PKH kann nur bewilligt werden, wenn eine Partei aufgrund ihrer persönlichen und wirtschaftlichen Verhältnisse die Kosten der Prozessführung nicht, nur zum Teil oder nur in Raten aufbringen kann (§ 73a Abs 1 Satz 1 SGG iVm § 114 Abs 1 Satz 1 ZPO). Nach der Rechtsprechung sowohl des BSG als auch der anderen obersten Gerichtshöfe des Bundes hat dazu der Beschwerdeführer nicht nur den (grundsätzlich formlosen) Antrag auf PKH, sondern auch die Erklärung über die persönlichen und wirtschaftlichen Verhältnisse (im Folgenden: Erklärung) in der für diese gesetzlich vorgeschriebenen Form (§ 73a Abs 1 Satz 1 SGG iVm § 117 Abs 2 und 4 ZPO), dh mit dem gemäß § 117 Abs 3 ZPO durch die Prozesskostenhilfeformularverordnung vom 6.1.2014 (BGBl I 34) in neuer Fassung eingeführten Formular, bis zum Ablauf der Beschwerdefrist einzureichen (BSG Beschluss vom 13.4.1981 - 11 BA 46/81 - SozR 1750 § 117 Nr 1 S 2 und Beschluss vom 30.4.1982 - 7 BH 10/82 - SozR 1750 § 117 Nr 3 S 4 f; BVerfG Beschluss vom 20.10.1981 - 2 BvR 1058/81 - SozR 1750 § 117 Nr 2; Beschluss vom 13.4.1988 - 1 BvR 392/88 - SozR 1750 § 117 Nr 6 und Beschluss vom 7.2.2000 - 2 BvR 106/00 - NJW 2000, 3344).

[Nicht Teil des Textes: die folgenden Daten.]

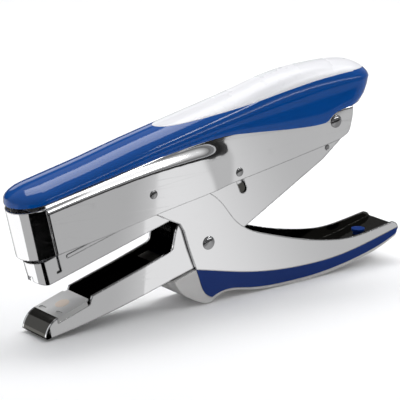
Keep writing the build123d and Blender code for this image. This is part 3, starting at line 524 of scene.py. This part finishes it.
# What the polished plates reflect: a pale floor that greys off in front, and dark under the nose
# and beyond the cover. The panels are set out for this camera, so from other sides the plates
# come out darker.
floorZ = -28.55
reflectionCard("floorSheen", [(-900, -900, floorZ), (900, -900, floorZ), (900, 900, floorZ),
                              (-900, 900, floorZ)],
               (0.84, 0.52), (-7.2, -4.5, floorZ), (57.8, 35.8, floorZ))
reflectionCard("leftSheen", [(-900, -900, floorZ + 0.05), (-96, -900, floorZ + 0.05),
                             (-96, 900, floorZ + 0.05), (-900, 900, floorZ + 0.05)],
               (1.15, 1.15), (-900, 0, floorZ), (0, 0, floorZ))
reflectionCard("greySheen", [(-42, 0, floorZ + 0.1), (408, -600, floorZ + 0.1), (-700, -600, floorZ + 0.1),
                             (-700, 0, floorZ + 0.1)],
               (0.46, 0.70), (-62, 0, floorZ), (-40, 16.5, floorZ))
reflectionCard("underShade", [(-92, -7, floorZ + 0.15), (130, -7, floorZ + 0.15), (160, 60, floorZ + 0.15),
                              (-80, 60, floorZ + 0.15)], (0.02, 0.02), (0, 0, floorZ), (100, 0, floorZ))
reflectionCard("noseShade", [(-84, -6, floorZ + 0.2), (-20, -118, floorZ + 0.2), (90, -340, floorZ + 0.2),
                             (-300, -600, floorZ + 0.2), (-544, -392, floorZ + 0.2),
                             (-161, -70, floorZ + 0.2)],
               (0.0, 0.0), (0, 0, floorZ), (0, -300, floorZ))
reflectionCard("farShade", [(-100, 20, floorZ + 0.2), (60, 310, floorZ + 0.2), (0, 400, floorZ + 0.2),
                            (-60, 130, floorZ + 0.2)],
               (0.0, 0.0), (0, 0, floorZ), (0, 300, floorZ))
reflectionCard("coverShade", [(20, -187, floorZ + 0.3), (120, -221, floorZ + 0.3), (195, -238, floorZ + 0.3),
                              (225, -229, floorZ + 0.3), (256, -230, floorZ + 0.3), (282, -246, floorZ + 0.3),
                              (1200, -330, floorZ + 0.3), (1200, -1000, floorZ + 0.3),
                              (0, -1000, floorZ + 0.3)],
               (0.06, 0.02), (0, -184, floorZ), (0, -400, floorZ))
reflectionCard("frontShade", [(-700, -1200, 120), (1700, -1200, 120), (1700, -1200, 900), (-700, -1200, 900)],
               (0.16, 0.26), (0, -1200, 100), (0, -1200, 800))
reflectionCard("frontGlow", [(200, -1190, 180), (1600, -1190, 180), (1600, -1190, 640), (200, -1190, 640)],
               (0.3, 1.1), (0, -1190, 180), (0, -1190, 480))
reflectionCard("creaseGlow", [(200, -1180, 400), (1600, -1180, 400), (1600, -1180, 460), (200, -1180, 460)],
               (9.0, 9.0), (0, -1180, 400), (0, -1180, 460))
reflectionCard("backShade", [(-600, 1300, -20), (2300, 1300, -20), (2300, 1300, 1000), (-600, 1300, 1000)],
               (0.02, 0.12), (0, 1300, 100), (0, 1300, 900))
buildCamera()
print("studio ready")

# cover and insert

cover = {
    "half": 12.4, "noseCentre": -84.6, "tail": 96.5, "wall": 1.4, "stations": 150,
    "lipHeight": 0.45, "partingGap": 0.3, "archSteps": 47, "endRound": 0.45,
    "leanFrom": 62.0, "leanFull": 84.0,
    "low": [(-106.0, 29.6), (-86.8, 33.0), (-58.9, 38.4), (-32.8, 42.7), (-6.1, 46.4), (10.3, 47.5),
            (21.4, 46.8), (49.8, 44.6), (61.4, 44.3), (70.2, 45.3), (80.8, 49.0), (92.0, 50.8), (104.0, 51.6)],
    "parting": [(-104.0, 32.4), (-86.0, 34.2), (-58.0, 39.5), (-32.0, 44.9), (-5.0, 49.7), (23.0, 54.3),
                (38.0, 56.3), (52.0, 58.2), (62.0, 59.7), (78.0, 61.1), (92.0, 61.7), (104.0, 61.8)],
    "crown": [(-104.0, 33.6), (-98.0, 36.0), (-92.0, 38.3), (-86.0, 40.0), (-58.0, 46.2), (-32.0, 52.3),
              (-5.0, 58.0), (23.0, 64.0), (38.0, 67.8), (52.0, 70.0), (62.0, 70.5), (78.0, 70.3),
              (86.0, 69.3), (92.0, 67.2), (95.5, 65.0), (104.0, 62.6)],
    "lean": [(20.0, 14.0), (48.5, 9.0), (52.2, 4.2), (57.2, 1.3), (61.8, 0.0)],
}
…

Hierauf ist der Kläger in den dem angefochtenen Urteil beigefügten Erläuterungen zur PKH ausdrücklich hingewiesen worden. Er hätte daher die Erklärung innerhalb eines Monats nach der Zustellung des angefochtenen Urteils (§ 160a Abs 1 Satz 2 SGG) bis zum 7.12.2022 vorlegen müssen. Das ist nicht geschehen.
Mit der Ablehnung des Antrags auf Bewilligung von PKH entfällt auch die Beiordnung eines Rechtsanwalts (vgl § 73a Abs 1 Satz 1 SGG iVm § 121 ZPO).

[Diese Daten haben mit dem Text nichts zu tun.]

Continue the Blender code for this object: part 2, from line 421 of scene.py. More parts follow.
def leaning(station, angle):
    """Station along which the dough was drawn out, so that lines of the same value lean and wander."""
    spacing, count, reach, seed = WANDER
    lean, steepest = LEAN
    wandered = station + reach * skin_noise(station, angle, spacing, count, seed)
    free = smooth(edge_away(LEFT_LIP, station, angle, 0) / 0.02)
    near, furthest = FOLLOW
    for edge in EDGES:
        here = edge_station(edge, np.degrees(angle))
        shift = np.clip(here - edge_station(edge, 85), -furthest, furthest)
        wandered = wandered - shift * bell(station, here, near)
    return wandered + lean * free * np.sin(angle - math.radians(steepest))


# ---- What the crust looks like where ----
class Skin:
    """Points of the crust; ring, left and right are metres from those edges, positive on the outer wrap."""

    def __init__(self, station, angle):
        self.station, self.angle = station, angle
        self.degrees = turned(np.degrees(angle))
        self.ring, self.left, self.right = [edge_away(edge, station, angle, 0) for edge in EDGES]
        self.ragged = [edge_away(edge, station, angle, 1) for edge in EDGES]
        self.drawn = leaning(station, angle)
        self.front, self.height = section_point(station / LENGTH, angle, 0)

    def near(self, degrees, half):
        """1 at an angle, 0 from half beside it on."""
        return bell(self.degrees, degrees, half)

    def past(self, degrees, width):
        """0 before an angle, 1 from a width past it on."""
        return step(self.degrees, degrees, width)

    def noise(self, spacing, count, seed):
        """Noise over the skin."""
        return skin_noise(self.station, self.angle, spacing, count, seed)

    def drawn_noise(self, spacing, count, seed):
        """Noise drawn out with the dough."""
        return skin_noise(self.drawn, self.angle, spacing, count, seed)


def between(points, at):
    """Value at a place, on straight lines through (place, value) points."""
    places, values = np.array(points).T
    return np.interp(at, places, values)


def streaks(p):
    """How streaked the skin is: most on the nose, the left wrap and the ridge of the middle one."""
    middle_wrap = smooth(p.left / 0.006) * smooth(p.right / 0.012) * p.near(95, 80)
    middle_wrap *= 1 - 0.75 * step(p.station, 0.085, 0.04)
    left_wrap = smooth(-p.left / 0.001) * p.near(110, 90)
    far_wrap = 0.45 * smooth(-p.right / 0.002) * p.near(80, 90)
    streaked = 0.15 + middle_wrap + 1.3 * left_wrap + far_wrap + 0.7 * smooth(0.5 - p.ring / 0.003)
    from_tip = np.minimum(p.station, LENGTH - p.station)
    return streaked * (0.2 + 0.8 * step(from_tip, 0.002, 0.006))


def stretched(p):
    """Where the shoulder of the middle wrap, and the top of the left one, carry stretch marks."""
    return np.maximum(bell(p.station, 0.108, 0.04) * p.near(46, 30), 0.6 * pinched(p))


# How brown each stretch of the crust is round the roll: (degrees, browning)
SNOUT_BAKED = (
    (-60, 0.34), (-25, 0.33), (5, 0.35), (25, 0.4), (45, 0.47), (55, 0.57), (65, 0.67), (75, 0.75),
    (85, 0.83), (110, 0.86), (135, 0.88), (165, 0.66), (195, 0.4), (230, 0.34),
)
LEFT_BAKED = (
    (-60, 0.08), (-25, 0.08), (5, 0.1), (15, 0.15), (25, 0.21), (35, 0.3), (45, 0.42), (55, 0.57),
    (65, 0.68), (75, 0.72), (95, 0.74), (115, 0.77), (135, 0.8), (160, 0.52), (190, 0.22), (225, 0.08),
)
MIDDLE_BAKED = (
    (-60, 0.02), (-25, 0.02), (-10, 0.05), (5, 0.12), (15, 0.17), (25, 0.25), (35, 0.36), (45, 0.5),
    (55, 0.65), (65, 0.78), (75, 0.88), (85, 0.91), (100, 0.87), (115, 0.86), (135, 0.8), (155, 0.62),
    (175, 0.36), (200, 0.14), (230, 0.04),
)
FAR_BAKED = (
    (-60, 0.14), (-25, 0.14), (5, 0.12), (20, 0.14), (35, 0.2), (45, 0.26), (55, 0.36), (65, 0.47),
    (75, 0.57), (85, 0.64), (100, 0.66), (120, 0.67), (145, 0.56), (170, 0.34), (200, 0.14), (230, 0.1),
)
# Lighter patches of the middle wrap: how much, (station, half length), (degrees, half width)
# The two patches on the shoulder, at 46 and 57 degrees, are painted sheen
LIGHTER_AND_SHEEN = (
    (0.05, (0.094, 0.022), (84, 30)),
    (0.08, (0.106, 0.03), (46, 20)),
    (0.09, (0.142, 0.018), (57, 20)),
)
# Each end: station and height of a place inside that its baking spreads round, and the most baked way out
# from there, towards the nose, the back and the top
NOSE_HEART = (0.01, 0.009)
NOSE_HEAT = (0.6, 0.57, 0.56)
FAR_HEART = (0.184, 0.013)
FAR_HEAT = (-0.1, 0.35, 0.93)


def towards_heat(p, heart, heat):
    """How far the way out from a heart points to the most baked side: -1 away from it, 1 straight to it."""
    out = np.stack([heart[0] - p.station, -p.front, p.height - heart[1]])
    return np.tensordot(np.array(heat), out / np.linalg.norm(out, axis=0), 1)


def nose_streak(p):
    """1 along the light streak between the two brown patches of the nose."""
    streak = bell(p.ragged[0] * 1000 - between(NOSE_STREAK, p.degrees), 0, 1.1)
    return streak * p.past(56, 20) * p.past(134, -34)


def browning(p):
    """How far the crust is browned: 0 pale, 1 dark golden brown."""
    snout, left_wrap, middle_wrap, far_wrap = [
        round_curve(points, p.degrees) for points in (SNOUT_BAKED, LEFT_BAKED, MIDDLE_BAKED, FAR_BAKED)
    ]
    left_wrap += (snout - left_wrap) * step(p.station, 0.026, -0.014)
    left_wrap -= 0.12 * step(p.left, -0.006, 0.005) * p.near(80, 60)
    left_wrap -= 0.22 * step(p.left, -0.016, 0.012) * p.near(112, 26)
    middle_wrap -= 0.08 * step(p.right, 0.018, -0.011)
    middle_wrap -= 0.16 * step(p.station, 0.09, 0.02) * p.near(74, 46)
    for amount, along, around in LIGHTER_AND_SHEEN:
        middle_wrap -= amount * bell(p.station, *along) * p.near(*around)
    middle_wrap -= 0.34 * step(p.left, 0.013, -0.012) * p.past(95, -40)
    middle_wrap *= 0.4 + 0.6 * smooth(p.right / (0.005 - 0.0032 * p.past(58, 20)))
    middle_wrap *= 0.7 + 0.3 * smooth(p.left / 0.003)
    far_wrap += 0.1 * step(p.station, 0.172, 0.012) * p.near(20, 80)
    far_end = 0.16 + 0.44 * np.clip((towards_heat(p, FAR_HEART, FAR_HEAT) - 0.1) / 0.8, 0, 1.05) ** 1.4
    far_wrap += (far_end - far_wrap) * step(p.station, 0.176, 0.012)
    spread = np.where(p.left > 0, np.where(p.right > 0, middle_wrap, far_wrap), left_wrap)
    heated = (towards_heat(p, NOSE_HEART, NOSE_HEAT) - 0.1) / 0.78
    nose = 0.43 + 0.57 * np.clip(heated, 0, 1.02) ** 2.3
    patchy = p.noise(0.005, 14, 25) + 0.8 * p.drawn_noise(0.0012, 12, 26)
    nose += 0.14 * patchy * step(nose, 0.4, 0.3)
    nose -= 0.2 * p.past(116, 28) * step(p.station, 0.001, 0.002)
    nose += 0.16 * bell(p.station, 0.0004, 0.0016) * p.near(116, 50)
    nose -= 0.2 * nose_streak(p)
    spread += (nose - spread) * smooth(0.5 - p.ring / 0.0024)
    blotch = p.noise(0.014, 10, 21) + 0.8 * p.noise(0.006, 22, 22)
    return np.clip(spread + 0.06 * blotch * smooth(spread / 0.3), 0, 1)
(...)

3. Die von dem Kläger selbst eingelegte Beschwerde entspricht nicht der gesetzlichen Form, da dieses Rechtsmittel nur durch einen vor dem BSG zugelassenen Prozessbevollmächtigten eingelegt werden kann (§ 73 Abs 4 SGG). Die nicht formgerecht eingelegte Beschwerde ist daher durch Beschluss ohne Zuziehung der ehrenamtlichen Richter als unzulässig zu verwerfen (§ 160a Abs 4 Satz 1 Halbsatz 2 iVm § 169 Satz 2 und 3 SGG).
4. Die Kostenentscheidung für das Beschwerdeverfahren beruht auf entsprechender Anwendung des § 193 SGG.